В том же N° 1 «Гостиницы» о капиталистической сущности грядущего Ренессанса говорил проф. А. Топорков. Для него—на смену умирающей романтической культуре пришли «люди из Бирмингама», короли железа и угля, Гуго Стиннес и Лесли Уркварт.
«Задача современного искусства, — писал А. Топорков, — понять это и удесятерить масштаб темы. Последняя не замедлит родить свой новый большой стиль».
После провалов в драме («Ромео», «Федра», «Формика») и после парижского эстетизма в нэповской Москве (на «Жирофле-Жирофля» москвичам, заблуждаясь, лестно чувствовать себя парижанами) А. Таиров даёт квинтэссенцию «большого стиля современности». Для этого взят сценарий Дж. К. Честертона «Человек, который был Четвергом». Сценарий переделан в «кошмар по Честертону») С. Кржижановским.
Не касаясь совершенно вопроса о том, насколько допустимо в Государственном Академическом театре утверждение принципов «большой современности» мы берём оценку этой анархо-фокстротной мелодрамы, сделанной из сценария Честертона в том плане, в котором её даёт режиссура МКТ.
Условимся: не говорить о том, насколько лозунг «земля в анархии» (за стойкой американского бара) дурно звучит.
Согласимся: инсценировать Честертона чрезвычайно трудно. Честертон — автор парадоксалист. Парадоксальность его сюжетов не уступает по силе парадоксам Уайльда и Шоу. Честертон смело пускает читателя по ложному следу. Закрывая последнюю страницу, вы так и остаётесь в недоумении. Этот оригинально развёрнутый эпизод имел все признаки увлекательной интриги. У Честертона: блестящая, оригинальная техника романа, и... никакой морали.

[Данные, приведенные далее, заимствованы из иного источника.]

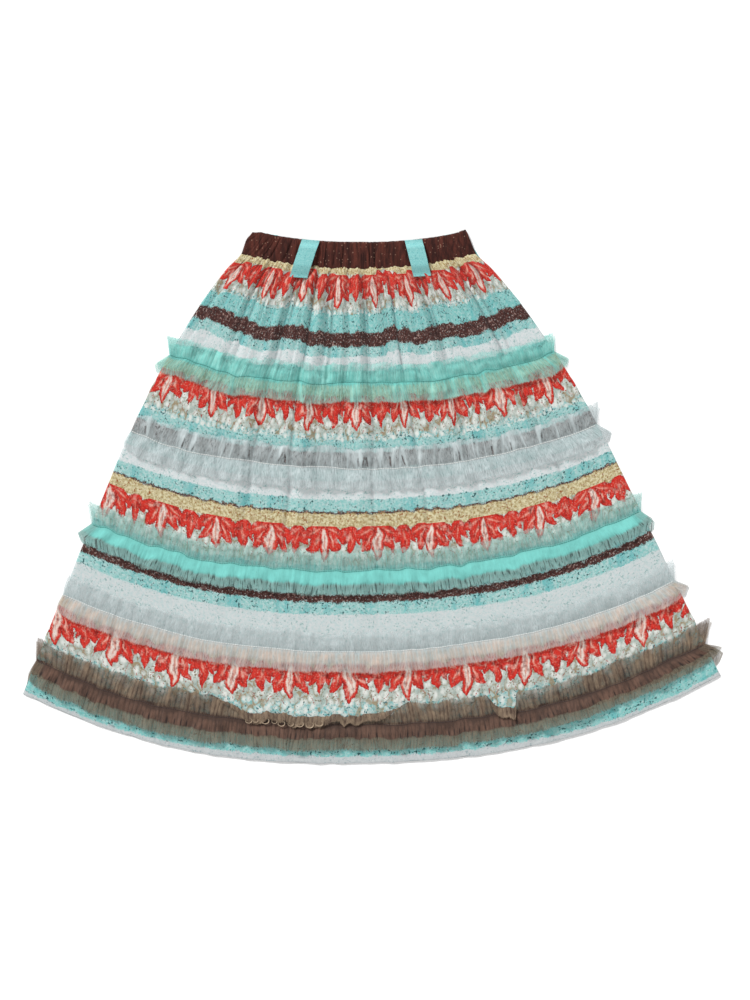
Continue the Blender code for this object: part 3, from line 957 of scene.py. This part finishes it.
def front_panel():
    """The front panel's cloth, with its gathers, creases and wavy hem, and painted shade along
    the creases.
    """

    def height(across, down):
        return front_height(across, down) - TUCK_DEPTH * (1 - smoothstep(-WAIST_TUCK, TUCK_END, down))

    points, across, down = panel_points(*FRONT_GRID, height, 1)
    points[..., 1] += HEM_WAVE * wander(across, 0.030, 31) * smoothstep(0.69, SKIRT_LENGTH, down)
    edge = np.sign(across) * smoothstep(0.985, 1.0, np.abs(across))
    points[..., 0] += SIDE_WAVE * edge * wander(down, 0.02, 32)
    uv = np.stack([cloth_across(across, down), down + print_shift(across, down)], -1)
    # The crease values paint shade along the sharp fold lines
    values = {"crease": crease_shade_lines(across, down)}
    under = "back_panel_cloth"
    cloth_shell("front_panel", "print_cloth", points, uv, values, True, PANEL_CUT, "laid", under)


def back_panel():
    """The back panel's cloth, flat on the surface with its outer face down."""

    def height(across, down):
        rumpled = BACK_RUMPLE * rumple(*plan(across, down), 0.02, 41)
        return back_under(np.maximum(down, 0)) + BACK_CLOTH_LEVEL + rumpled

    points, across, down = panel_points(*BACK_GRID, height, -1)
    points[..., 2] -= 2 * HEM_TURN_RADIUS * smoothstep(SKIRT_LENGTH - 0.02, SKIRT_LENGTH, down) * 0.8
    points[..., 2] = np.maximum(points[..., 2], LOWEST_CLOTH)
    uv = np.stack([cloth_across(-across, down), down], -1)
    cloth_shell("back_panel", "print_cloth", points, uv, {}, False, PANEL_CUT, "laid")


RUFFLE_SHARES = np.concatenate([np.linspace(1, 0, 15), np.linspace(0, -1, 15)[1:]])
COLUMNS_PER_PLEAT = 10
PRESSED_COLUMNS_PER_PLEAT = 5
# The point at the end of a lower half: its share of the half's width, and how far its edge returns
POINT_SHARE = 9 / 14
POINT_RETURN = 0.80
NET_SEAT = 0.35 * MM
NET_SWAY = 5.0 * MM
NET_CURL = 1.2 * MM
FOLDED_RISE = 9 * MM
PRESSED_LEVEL = 0.75 * MM


def of_half(row, share, field):
    """A value of the half above a ruffle's seam or the one below it."""
    return np.where(share > 0, getattr(row.above, field), getattr(row.below, field))


def overhang_of(row, along, share):
    """How far a strip's end stands out past the side seam.

    The half above the stitching ends in a straight cut up to its corner, the one below in a point.
    """
    open_share = np.abs(share)
    returned = POINT_RETURN * np.maximum(0, open_share - POINT_SHARE) / (1 - POINT_SHARE)
    point = np.minimum(open_share / POINT_SHARE, 1) - returned
    past = np.where(along < 0, of_half(row, share, "left"), of_half(row, share, "right"))
    return past * np.where(share > 0, open_share, point)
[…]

В постановке Честертона в М. К. Театре действие конкретизировано, приделан эпилог (отсутствующий у Честертона и абсолютно недопустимый сам по себе), где автор мистически и весьма неясно даёт оправдание обывательско-мещанскому авантюрному анархизму, утверждая сценический эффект принципов «большой современности» в трактовке Топоркова-Таирова-Кржижановского.
Важно оправдаться. А как — это совершенно неважно.
В скобках: мне кажется, что зло постановки Четверга в плане детективного романа идёт от этой трактовки сценария. Ну какой детектив — Церетелли?
О технических изысканиях в театре на Тверском бульваре ходили такие упорные слухи. Было столько писем в редакции различных газет о сделанных там изобретениях. Злополучная инсценировка Честертона, получившая плохую прессу и хорошую рекламу, заранее сделалась боевым спектаклем.
Отчётный спектакль в Моск. Кам. Театре есть определённое приближение к левому искусству. Приближение, но не достижение. В постановке «Четверга» несомненна преемственность от последних работ Вс. Мейерхольда (Рогоносец, Земля Дыбом, Озеро Люль). В плане общего подхода к нашему культурному фонду Таиров займёт своё место: те, кто не могут открыть Америки, могут хорошо подражать американской мелодраме.
Подражание. Но, в этом театре ничего не произошло, по крайней мере для публики. Машинизм большого американского города, идущий от Честертона, заменён обычной в театре формулой: «парфюмерно-парикмахерский урбанизм».
Как трудно, должно быть, с такой формулой утверждать принципы «большой современности».
Я, право, имею все основания опасаться, что если в этот Скоттлэнд-Ярд ворвется подлинный агент Лесли Уркварта — перестанет стрелять револьвер Сейма-Церетелли.
Московский Камерный театр странствовал семь месяцев за границей. Следовательно... в постановку введены танцовальные номера в кафэ.
Какое беспомощное поколение! Так ничему не научиться. Не нужно было семь месяцев ездить по Европе, чтобы показать foxtrot, который шутя и легко будут танцовать, ну хотя бы Футлин и Дебольская или любой из исполнителей эстрадных номеров Фореггера.
Итак, что мы имеем в результате двухлетних работ уже признанного вождя современной Академии? Об американцах прекрасно сказал Есенин:
«Европа курит и бросает окурки. Америка подбирает окурки и создает из них грандиозные вещи».
О грандиозных вещах в МКТ говорить пока воздержимся. Но художник театра А Веснин дал превосходную, чёткую установку. Она взята напрокат у Театра Революции: Роома и Виктора Шестакова.